Last week, before I went out of town, I was looking for my new book, The Collected Stories of Eudora Welty. I looked on my ToBeRead shelf–not there. I looked behind me on this long built-in shelf that theoretically holds the things I’m working on–not there. I glanced around at the various piles of books on the floor.

I knew it wouldn’t be on my regular shelves because I hadn’t read it yet. Then I remembered the shelves to my right–my reference section, so to speak. I had stuck it there.

These four shelves–one for poetry, one for short story collections I refer to as I write, one for books on craft, and one for books on writers writing about writing–were overflowing with papers stuck everywhere, books piled horizontally on the tops of other books. When I had looked for Mystery and Manners by Flannery O’Connor on my computer a while back, I had thought I didn’t have it, but here it was. So I realized that none of these books were on my computerized list of books. New project…
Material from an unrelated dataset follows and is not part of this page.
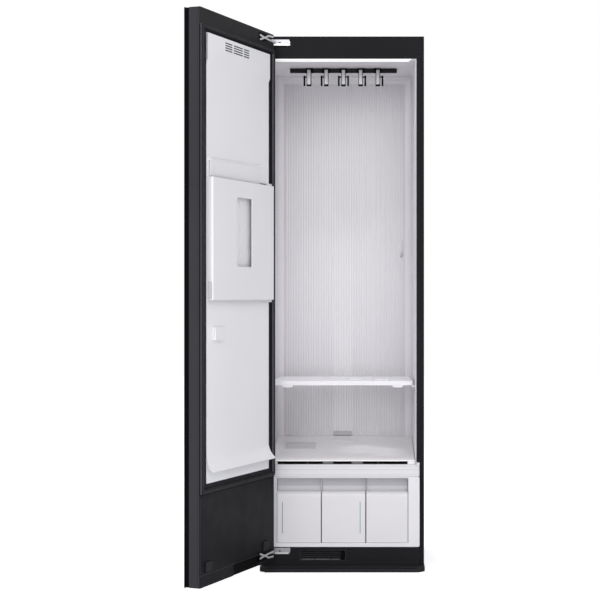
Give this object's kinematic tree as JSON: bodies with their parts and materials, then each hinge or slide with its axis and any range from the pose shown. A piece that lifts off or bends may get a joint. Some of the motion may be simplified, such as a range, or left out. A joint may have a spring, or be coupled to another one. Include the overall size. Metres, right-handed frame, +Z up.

DSC00060Taking one shelf a day, I wiped off dust, looked through tables of contents, thumbed through my underlinings, discarded the ones I no longer needed (and by discarded I mean put in a pile to donate to the library) entered the title in my computer, and re-shelved in alphabetical order. Well, they had to go back on the shelf some way. And yes it could have been randomly or by color, but, as some of you know, I’m an alphabetical type of person. I need to just admit that and move on.

During the process I discovered Poemcrazy: freeing your life with words by Susan Goldsmith Wooldridge. I don’t write poetry, but I love words. In this book, the author writes about how she collects words. And prints them on tickets–admit one. More about this book later.

Do you have books you’ve forgotten about? What books do you refer to when you write?